Quando fui convocada pela primeira vez, achava tudo lindo. Na cabeça de uma menina de 14 anos, era aceitável ficar concentrada num casarão praticamente só com mulheres. Valia qualquer sacrifício para fazer parte da seleção, defender o seu país, etc…Da segunda vez foi um pouco mais difícil, na terceira pior ainda e assim sucessivamente. Claro, chegou uma hora que a paciência acabou.
Fui cortada da seleção 3 vezes, todas por indisciplina. Não sou santa, mas não podia deixar barato o que faziam comigo e com minhas companheiras. Na época me acusaram de tudo, mas hoje sou cumprimentada por ter iniciado a luta para um tratamento melhor aos atletas. Em todos os sentidos.
Esse foi o derradeiro. Logo nos primeiros dias de treino, o Jorge de Barros, que era o técnico, me colocou no banco e efetivou a Ana Richa como titular. Não entendi, mas segui treinando normalmente. Sabia que tinha condições de recuperar a posição. Modéstia à parte, eu me considerava mais jogadora do que ela, e a comissão técnica sabia disso.
Analise a situação. Eu estava sem clube e tentei ganhar uma ajuda de custo da CBV. Com a alegação que se dessem para mim teriam que dar para todas, eles recusaram. Ou seja, estava lá de graça, apenas para defender o meu país. Para piorar, sem que nenhum atleta fosse avisado, começaram a distribuir uniformes de treinamento da Rainha, novo patrocinador da seleção.
Cansada de tantas injustiças, resolvi treinar com o uniforme do avesso. Se o time masculino recebia pela propaganda, por que eu também não poderia receber? Era meu direito. Só que para variar fui chamada de rebelde, contestadora…, e me cortaram novamente. No ano seguinte, sem a minha presença, a seleção foi disputar o Mundial de Praga e todas as jogadoras receberam a tal ajuda de custo.
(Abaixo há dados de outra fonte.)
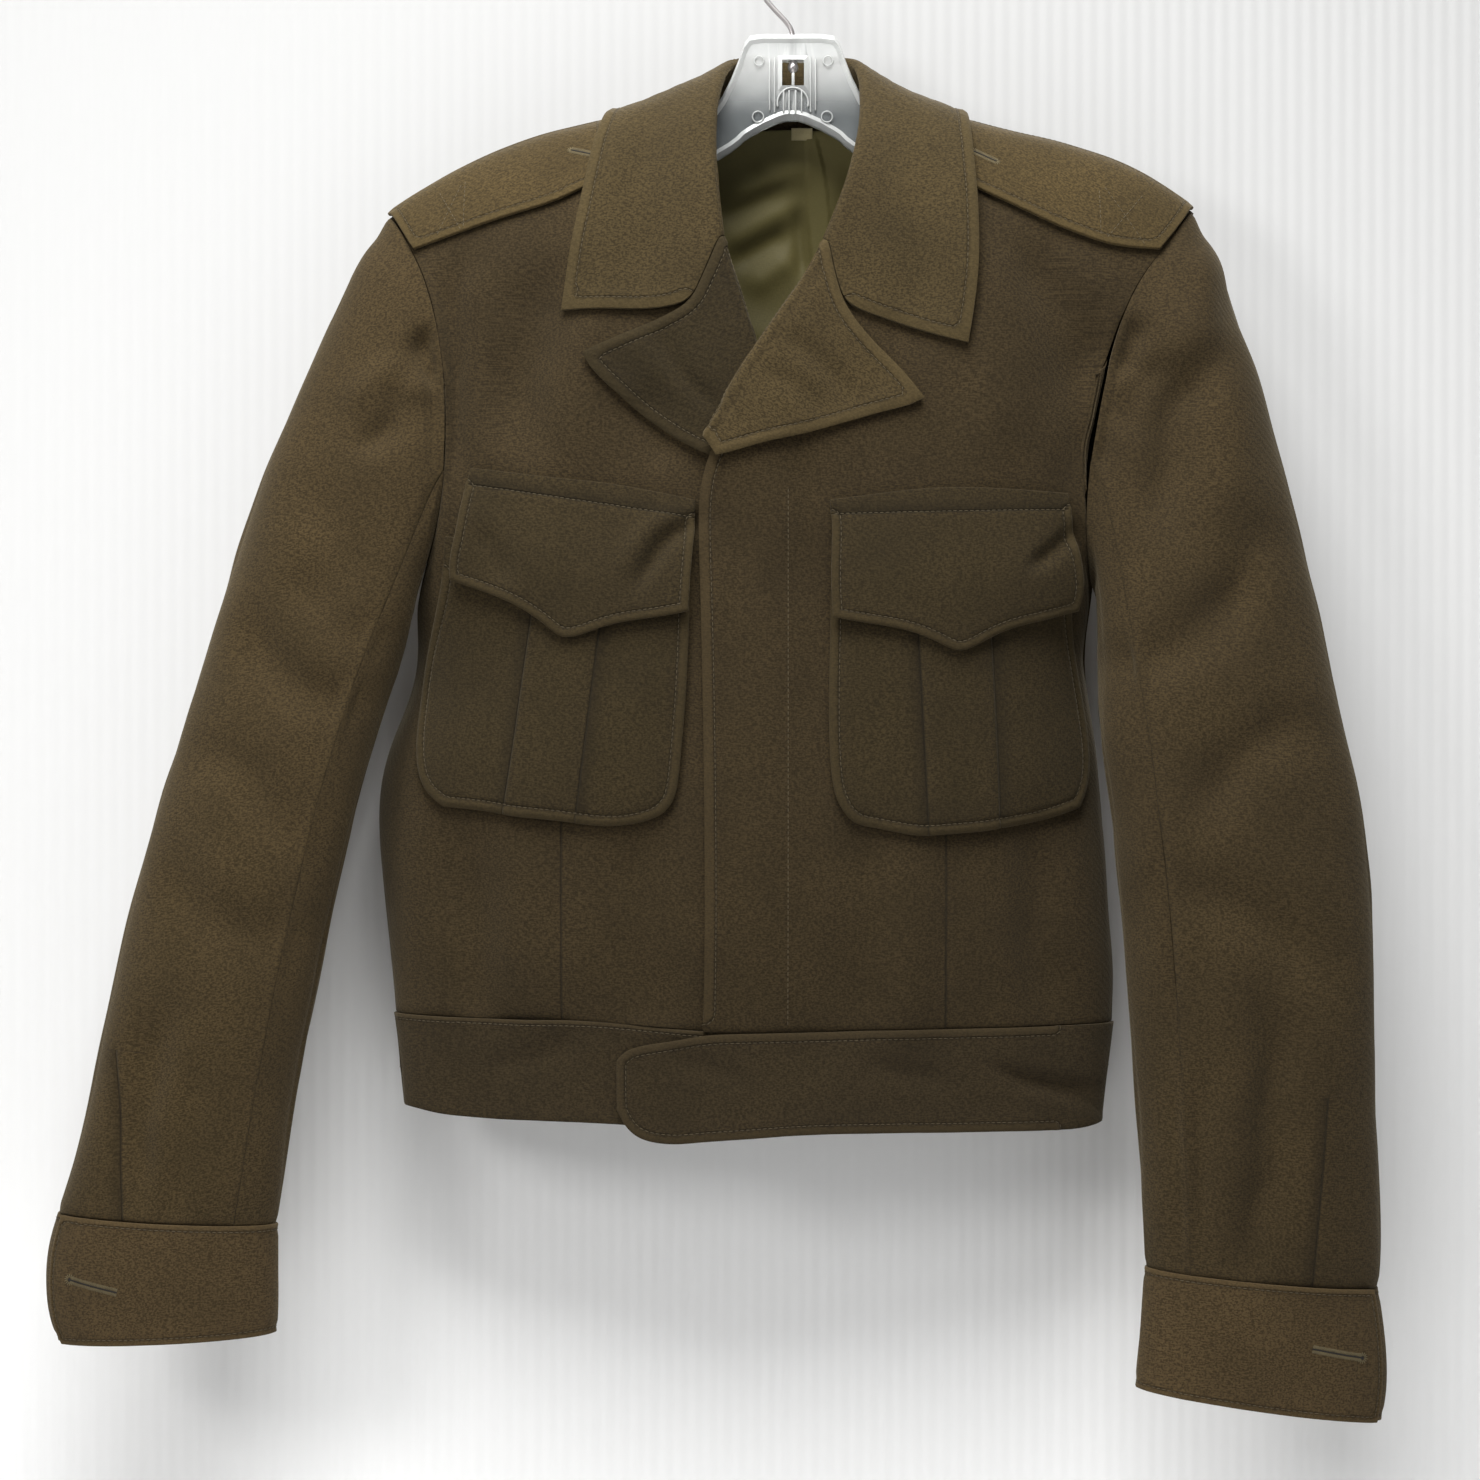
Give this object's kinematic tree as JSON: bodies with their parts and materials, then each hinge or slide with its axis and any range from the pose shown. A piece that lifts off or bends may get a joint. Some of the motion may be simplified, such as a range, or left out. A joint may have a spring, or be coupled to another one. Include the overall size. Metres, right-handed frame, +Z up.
{
  "type": "ike jacket hung on a clear hanger",
  "caption": "Waist-length wool jacket with notched lapels, flap chest pockets, shoulder loops, cuffs and a waistband with a tab, hung with an open neck on a clear hanger.",
  "frame": {"origin": "the top of the hook's inner curve, where the rod carries it; the jacket hangs below", "axes": "+Z up, -Y out of the jacket's front, +X toward the wearer's left"},
  "size_m": [0.7142, 0.1229, 0.8239],
  "materials": {
    "wool_sleeve": "matt brushed wool twill",
    "wool_chest": "matt brushed wool twill",
    "wool_pocket": "matt brushed wool twill",
    "wool_collar": "matt brushed wool twill, worn lighter",
    "wool_band": "matt brushed wool twill",
    "sateen": "smooth cotton sateen with a low sheen",
    "label": "plain woven tape, bare",
    "clear_plastic": "clear moulded plastic",
    "wire": "bright drawn steel wire"
  },
  "bodies": {
    "root": {"front_right": "wool_chest", "front_left": "wool_chest", "back": "wool_chest", "sleeve_right_top": "wool_sleeve", "sleeve_right_under": "wool_sleeve", "sleeve_left_top": "wool_sleeve", "sleeve_left_under": "wool_sleeve", "cuff_right": "wool_sleeve", "cuff_left": "wool_sleeve", "waistband_right": "wool_band", "waistband_left": "wool_band", "waistband_back": "wool_band", "collar": "wool_collar", "lapel_left": "wool_collar", "lapel_right": "wool_pocket", "pocket_right": "wool_pocket", "pocket_left": "wool_pocket", "pocket_flap_right": "wool_pocket", "pocket_flap_left": "wool_pocket", "shoulder_loop_right": "wool_sleeve", "shoulder_loop_left": "wool_sleeve", "lining_back": "sateen", "size_label": "label", "hook": "wire", "hanger": "clear_plastic", "front_right_mid": "wool_chest", "front_right_low": "wool_chest", "front_left_mid": "wool_chest", "front_left_low": "wool_chest", "sleeve_right_top_mid": "wool_sleeve", "sleeve_right_top_low": "wool_sleeve", "sleeve_left_top_mid": "wool_sleeve", "sleeve_left_top_low": "wool_sleeve", "sleeve_right_under_mid": "wool_sleeve", "sleeve_right_under_low": "wool_sleeve", "sleeve_left_under_mid": "wool_sleeve", "sleeve_left_under_low": "wool_sleeve"}
  },
  "joints": []
}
Curioso, não??
Passei por momentos difíceis, mas mantive meus princípios. Afinal, por que eu não poderia receber o mesmo salário de uma estrangeira?
Nossa vida é como uma montanha russa. Em certos períodos, tudo que a gente faz dá certo, em todos os aspectos. Você se apaixona, brilha na sua profissão, conhece pessoas legais, enfim, qualquer coisa se transforma em um conto de fadas. Mas também há aqueles momentos difíceis, que hoje chamam de inferno astral. Pois é, eu vivi o meu entre 84 e 85. Passei por situações que jamais imaginara, e só consegui sair do buraco porque meus amigos me ajudaram. Senão…
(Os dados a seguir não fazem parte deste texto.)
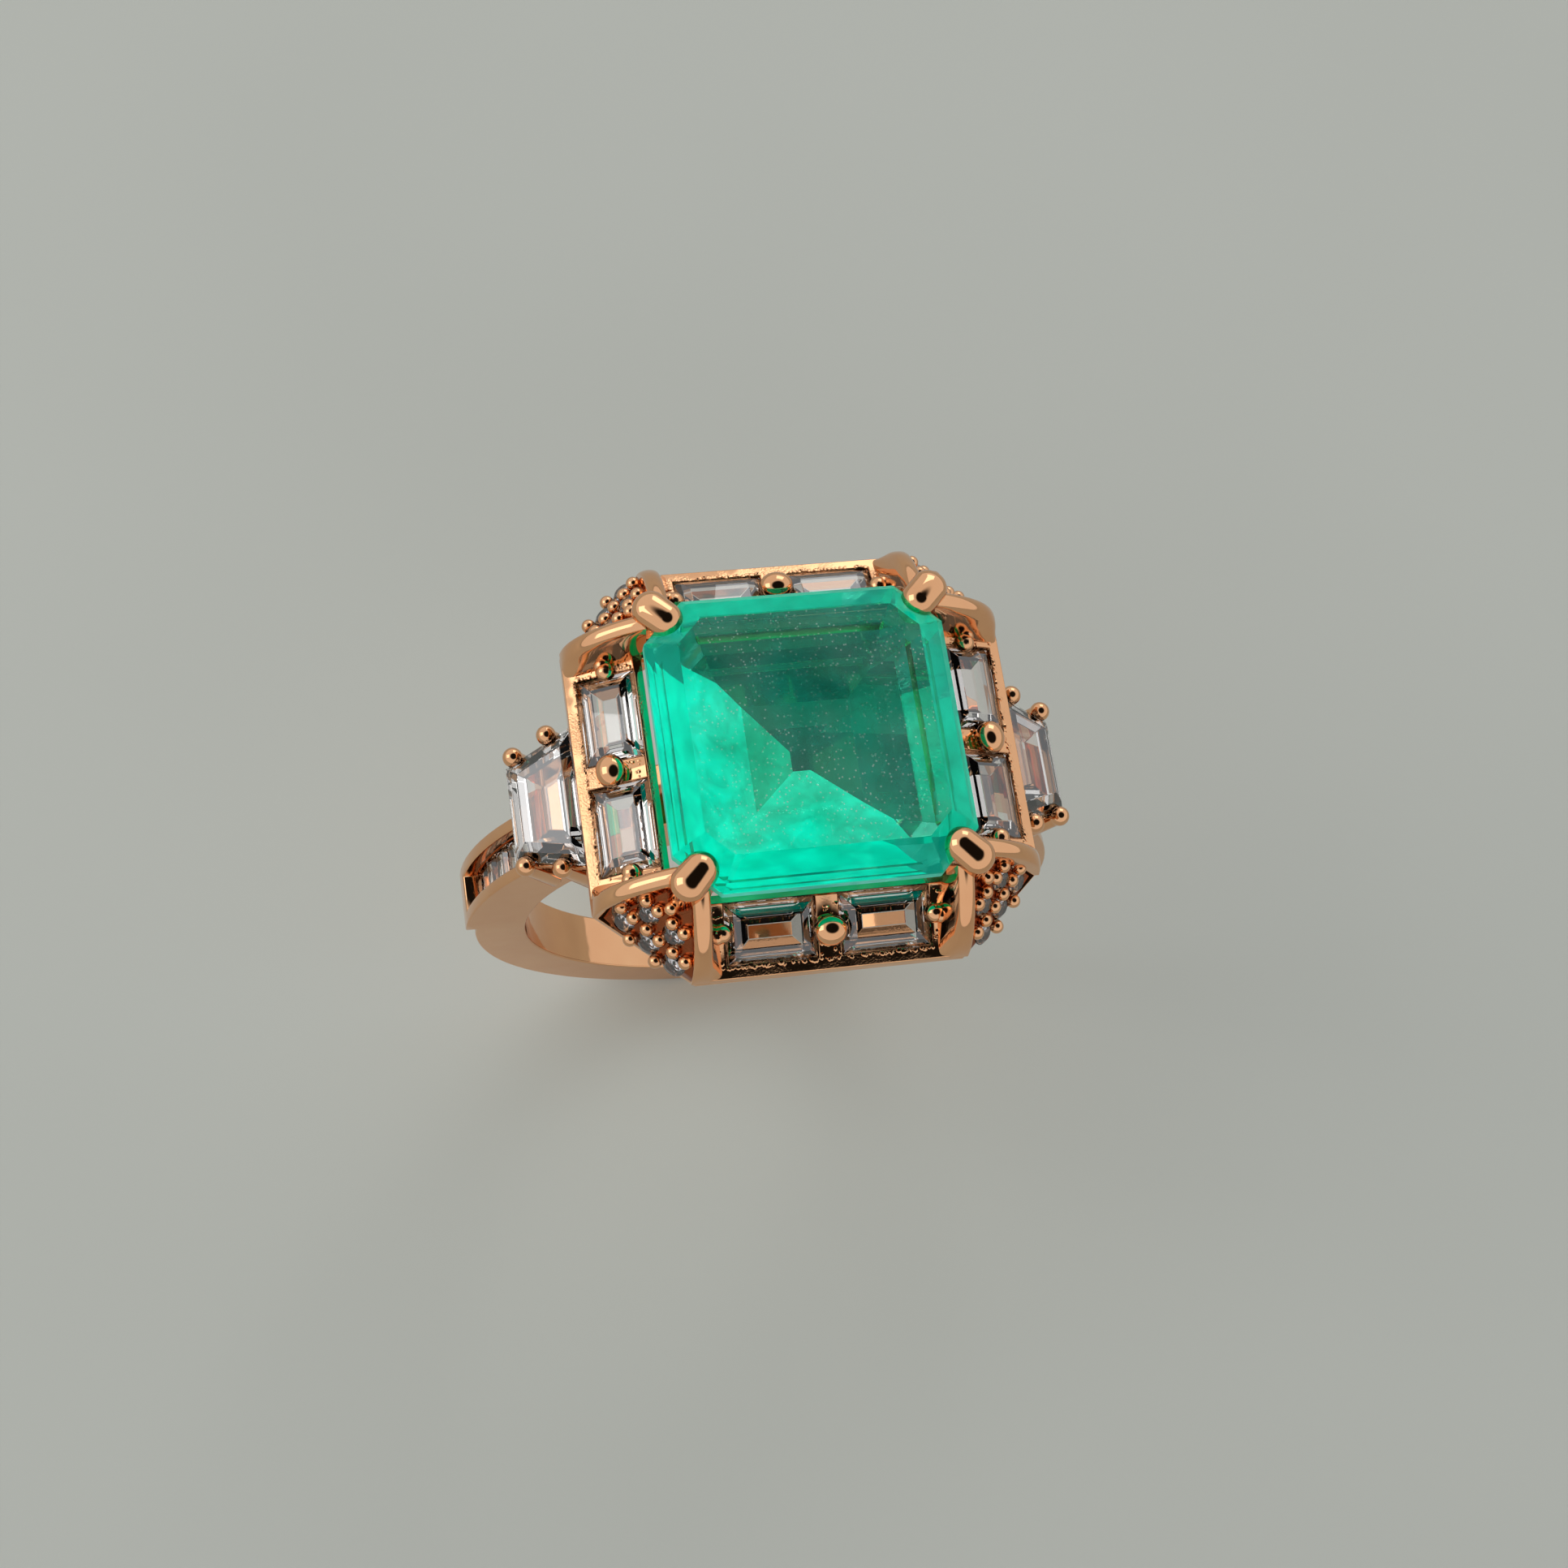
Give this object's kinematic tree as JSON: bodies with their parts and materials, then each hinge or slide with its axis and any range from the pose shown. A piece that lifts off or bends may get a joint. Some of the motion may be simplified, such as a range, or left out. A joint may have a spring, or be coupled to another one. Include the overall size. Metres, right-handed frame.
{
  "type": "engagement ring",
  "caption": "Finger ring with a square green step-cut stone in a sloping octagonal halo of clear baguettes, claw corners with pavé, trapezoid side stones and channel-set shoulders.",
  "frame": {"origin": "on the finger axis, at the middle of the band's width", "axes": "+Z from the finger axis through the centre stone, +Y along the finger axis, +X towards the right shoulder"},
  "size_m": [0.0218, 0.0144, 0.0258],
  "materials": {
    "rose_gold": "polished rose gold casting",
    "green_stone": "polished green step-cut beryl",
    "clear_stone": "polished clear cubic zirconia"
  },
  "bodies": {
    "root": {"shank": "rose_gold", "centre_basket": "rose_gold", "halo_tray": "rose_gold", "claw_front_left": "rose_gold", "claw_front_right": "rose_gold", "claw_back_left": "rose_gold", "claw_back_right": "rose_gold", "mid_prong_right": "rose_gold", "mid_prong_back": "rose_gold", "mid_prong_left": "rose_gold", "mid_prong_front": "rose_gold", "side_basket_right": "rose_gold", "side_basket_left": "rose_gold", "centre_stone": "green_stone", "baguette_right_1": "clear_stone", "baguette_right_2": "clear_stone", "baguette_back_1": "clear_stone", "baguette_back_2": "clear_stone", "baguette_left_1": "clear_stone", "baguette_left_2": "clear_stone", "baguette_front_1": "clear_stone", "baguette_front_2": "clear_stone", "pave_front_left_1": "clear_stone", "pave_front_left_2": "clear_stone", "pave_front_left_3": "clear_stone", "pave_front_left_4": "clear_stone", "pave_front_left_5": "clear_stone", "pave_front_right_1": "clear_stone", "pave_front_right_2": "clear_stone", "pave_front_right_3": "clear_stone", "pave_front_right_4": "clear_stone", "pave_front_right_5": "clear_stone", "pave_back_left_1": "clear_stone", "pave_back_left_2": "clear_stone", "pave_back_left_3": "clear_stone", "pave_back_left_4": "clear_stone", "pave_back_left_5": "clear_stone", "pave_back_right_1": "clear_stone", "pave_back_right_2": "clear_stone", "pave_back_right_3": "clear_stone", "pave_back_right_4": "clear_stone", "pave_back_right_5": "clear_stone", "side_stone_right": "clear_stone", "side_stone_left": "clear_stone", "channel_stones_right": "clear_stone", "channel_stones_left": "clear_stone"}
  },
  "joints": []
}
Tudo começou no final de 84. Sabia do meu valor, do que meu nome representava para o vôlei e de quanto minha imagem valia comercialmente. Não aguentava mais jogar, levantar títulos, e não ser reconhecida por isso. Vi muita coisa feia, como jogadoras entrando em leilão, e resolvi me valorizar. Fiz um preço e pronto. Os dirigentes, como eu esperava, acharam um absurdo. Não queriam dividir os lucros, é claro.
Então, como não encontrava clube disposto a pagar o exigido, tive de me virar para ganhar dinheiro. Fiz jogos de demonstração do Oiapoque ao Chuí, rifei minha adorada Vespa 79, vendi camisetas com meu nome, lancei um livro… Tudo para ganhar meu sustento. Mas mantive minha posição: não me vendi por pouco.